Tripathi, 22, is a philosophy major student in Brown University who had been missing since March 16, had been found by the university's men's crew team late on Tuesday.

"We have been able to conclusively determine the body is that of Sunil Tripathi, but will not be able to determine the cause of death for several months," said Dara Chadwick, a spokeswoman for the Rhode Island Department of Health.

The case received national media attention after social media websites last week lit up with a false rumor that Tripathi, who was on an approved leave from Brown, was one of the suspects in the Boston Marathon bombings.

The actual suspects have been identified as brothers Tamerlan and Dzhokhar Tsarnaev.

"He was seen on the 15th, Friday, hanging out with his friends, talking to family members, all normal activities, nothing out of the ordinary that anyone detected," his brother Ravi told CNN affiliate WPRI.

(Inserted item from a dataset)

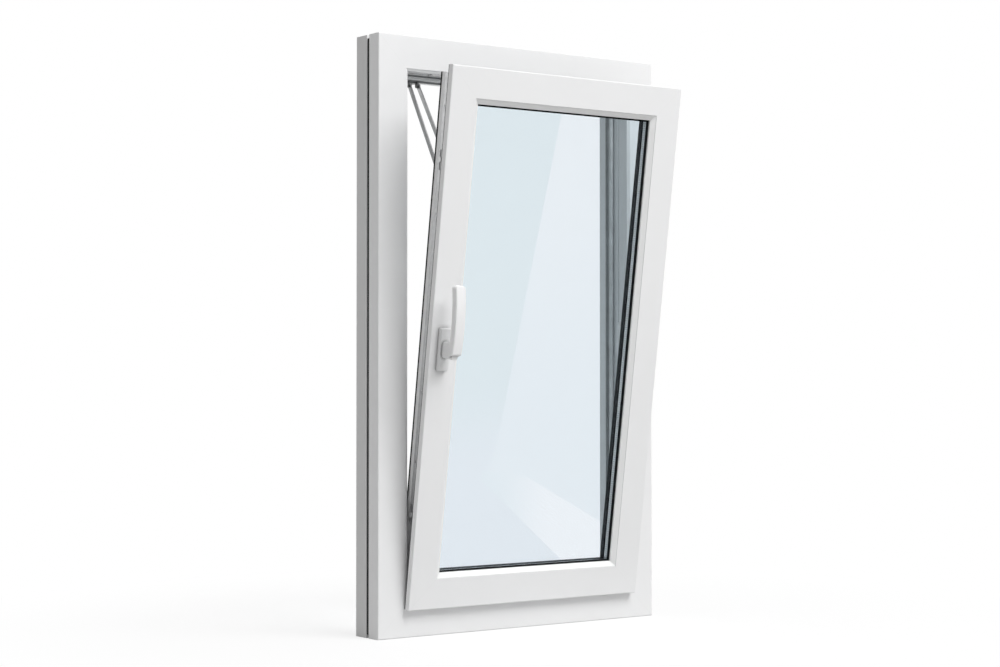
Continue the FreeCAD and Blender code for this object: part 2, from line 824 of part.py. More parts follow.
def build_tilt_stay():
    """Bearing at the head's right end, the slider on the sash's top, and the arm between."""
    rebate_z = frame_height - rebate_floor
    sash_top_z = frame_height - lip_edge - body_edge
    pivot_x = -left_x - rebate_floor - top_pivot_inset
    pivot_y = sash_room_y + groove_middle
    half = top_arm_thickness / 2
    pivot_z = rebate_z - top_arm_drop - half
    pivot = FreeCAD.Vector(pivot_x, pivot_y, pivot_z)

    bearing = channel_plate(top_bearing_length, keep_channel_depth)
    bearing.translate(UP * (frame_width - rebate_floor - top_bearing_length / 2 - fit_gap))
    bearing = on_side(bearing, "top", frame_place)
    boss_end = pivot_z + half + arm_side_gap
    boss = cylinder(top_boss_radius, rebate_z - boss_end, FreeCAD.Vector(pivot_x, pivot_y, boss_end), UP)
    pin_end = pivot_z - half - fit_gap
    pin = cylinder(top_pin_radius, rebate_z - pin_end, FreeCAD.Vector(pivot_x, pivot_y, pin_end), UP)
    parts["top_bearing"] = bearing.fuse([boss, pin]).removeSplitter()

    slider_top = sash_top_z + slider_thickness
    eye_z = slider_top + top_swing_gap + half
    eye = tipped_point(0, pivot_y, eye_z)
    run = math.sqrt(top_arm_length ** 2 - (eye.y - pivot_y) ** 2 - (eye.z - pivot_z) ** 2)
    eye_x = pivot_x - run
    slider = box(
        eye_x - slider_length / 2, eye_x + slider_length / 2,
        pivot_y - slider_width / 2, pivot_y + slider_width / 2, sash_top_z, slider_top,
    )
    stud_length = top_swing_gap + top_arm_thickness + fit_gap
    stud = cylinder(top_pin_radius, stud_length, FreeCAD.Vector(eye_x, pivot_y, slider_top), UP)
    parts["stay_slider"] = tipped(slider.fuse(stud).removeSplitter())

    radius = top_arm_width / 2
    arm = box(0, top_arm_length, -radius, radius, -half, half)
    hole = top_pin_radius + top_hole_gap
    ends = [FreeCAD.Vector(x, 0, -half) for x in (0, top_arm_length)]
    arm = arm.fuse([cylinder(radius, top_arm_thickness, end, UP) for end in ends])
    for end in ends:
        arm = arm.cut(cylinder(hole, top_arm_thickness, end, UP))
    along = (FreeCAD.Vector(eye_x, eye.y, eye.z) - pivot).normalize()
    sideways = UP.cross(along).normalize()
    turn = FreeCAD.Rotation(along, sideways, along.cross(sideways), "XYZ")
    arm = arm.removeSplitter()
    arm.Placement = FreeCAD.Placement(pivot, turn)
    parts["tilt_stay_arm"] = arm


def write_parts():
    """One file for each piece."""
    os.makedirs("parts", exist_ok=True)
    for name, shape in parts.items():
        for solid in shape.Solids:
            if not solid.isValid():
                print("not valid:", name)
        print(name, len(shape.Solids), "solids", round(shape.Volume), "mm3")
        shape.exportStep("parts/" + name + ".step")


build_frame()
build_sash()
build_glazing()
build_handle()
build_stays()
build_bearings()
build_locking()
build_tilt_stay()
write_parts()
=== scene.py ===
"""Looks of a white plastic tilt and turn window: finishes, screws, rubber trims, stage and camera."""

import json
import math

import bmesh
import bpy
from mathutils import Matrix, Vector


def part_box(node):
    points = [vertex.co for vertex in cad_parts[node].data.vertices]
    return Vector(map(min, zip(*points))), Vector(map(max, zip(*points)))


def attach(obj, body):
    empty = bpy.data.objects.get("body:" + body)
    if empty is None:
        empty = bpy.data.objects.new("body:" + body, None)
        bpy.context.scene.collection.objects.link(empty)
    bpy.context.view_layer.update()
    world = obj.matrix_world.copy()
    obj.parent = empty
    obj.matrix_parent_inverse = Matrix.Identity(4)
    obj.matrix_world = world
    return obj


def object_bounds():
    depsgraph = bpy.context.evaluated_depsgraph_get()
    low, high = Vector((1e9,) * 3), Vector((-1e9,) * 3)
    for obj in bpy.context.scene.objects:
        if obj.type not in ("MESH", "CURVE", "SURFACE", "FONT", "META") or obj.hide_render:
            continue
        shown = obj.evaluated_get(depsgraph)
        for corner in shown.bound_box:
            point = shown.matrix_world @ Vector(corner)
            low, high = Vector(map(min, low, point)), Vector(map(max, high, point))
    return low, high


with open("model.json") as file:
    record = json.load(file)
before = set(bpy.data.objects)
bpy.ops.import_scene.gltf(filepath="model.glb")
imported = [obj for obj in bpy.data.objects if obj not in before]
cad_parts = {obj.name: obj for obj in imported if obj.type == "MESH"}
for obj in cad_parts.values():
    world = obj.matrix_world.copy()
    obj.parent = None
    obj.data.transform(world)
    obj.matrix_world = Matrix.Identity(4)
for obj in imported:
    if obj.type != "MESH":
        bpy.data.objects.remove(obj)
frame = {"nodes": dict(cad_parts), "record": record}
cad_low, cad_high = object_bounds()

# All lengths are in metres, in the row frame: +X right seen from the room, +Y out of doors, +Z up.
MM = 0.001

# The sash is tipped about this line along X.
TILT = math.radians(8.2)
TILT_AXIS = Vector((0.0, 10.5 * MM, 62.0 * MM))

# Camera of the photograph.
IMAGE_WIDTH = 1000
FOCAL_PIXELS = 2054.6
SENSOR = 36.0
CAMERA_PLACE = Vector((-2.169, -2.9146, 0.447))
CAMERA_TURN = math.radians(-36.192)
CAMERA_RISE = math.radians(1.099)
CAMERA_REACH = 200.0

# Light: one large soft lamp high in front on the right, and an even world.
LAMP_AZIMUTH = math.radians(16.0)
LAMP_HEIGHT = math.radians(50.0)
LAMP_DISTANCE = 6.5
LAMP_SIZE = 4.0
LAMP_LEVEL = 0.88
WORLD_LEVEL = 0.43
WHITE = (1.0, 1.0, 1.0, 1.0)
OBJECT_MIDDLE = (cad_low + cad_high) / 2

# White floor. A share of it is lit, so that it shows the shadow near the window, and that share
# fades out between the two distances. The dull tone is what it throws back at the window.
FLOOR_HALF = 30.0
FLOOR_LIT = (0.93, 0.93, 0.93, 1.0)
FLOOR_DULL = (0.57, 0.57, 0.57, 1.0)
LIT_SHARE = 0.22
FADE_START = 0.25
FADE_END = 1.1

# Corners (x, y) of a dark cloth on the floor in front, which the glass mirrors.
DARK_CLOTH = ((-4.0, -0.22), (6.0, -0.22), (24.0, -14.0), (24.0, -28.0), (-4.0, -28.0))
CLOTH_HEIGHT = 2 * MM
CLOTH_TONE = (0.020, 0.022, 0.024, 1.0)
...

"As we carry indescribable grief, we also feel incredible gratitude," the family said. "To each one of you - from your hometown to many distant lands - we extend our thanks for the words of encouragement, for your thoughts, for your prayers and for the love you have generously shared."

Brown University President Christina Paxson said on Thursday: "We extend our deepest condolences to Sunil's family for their loss and for the immeasurable pain they have endured during this period."

The university plans a memorial service for Tripathi on Saturday afternoon.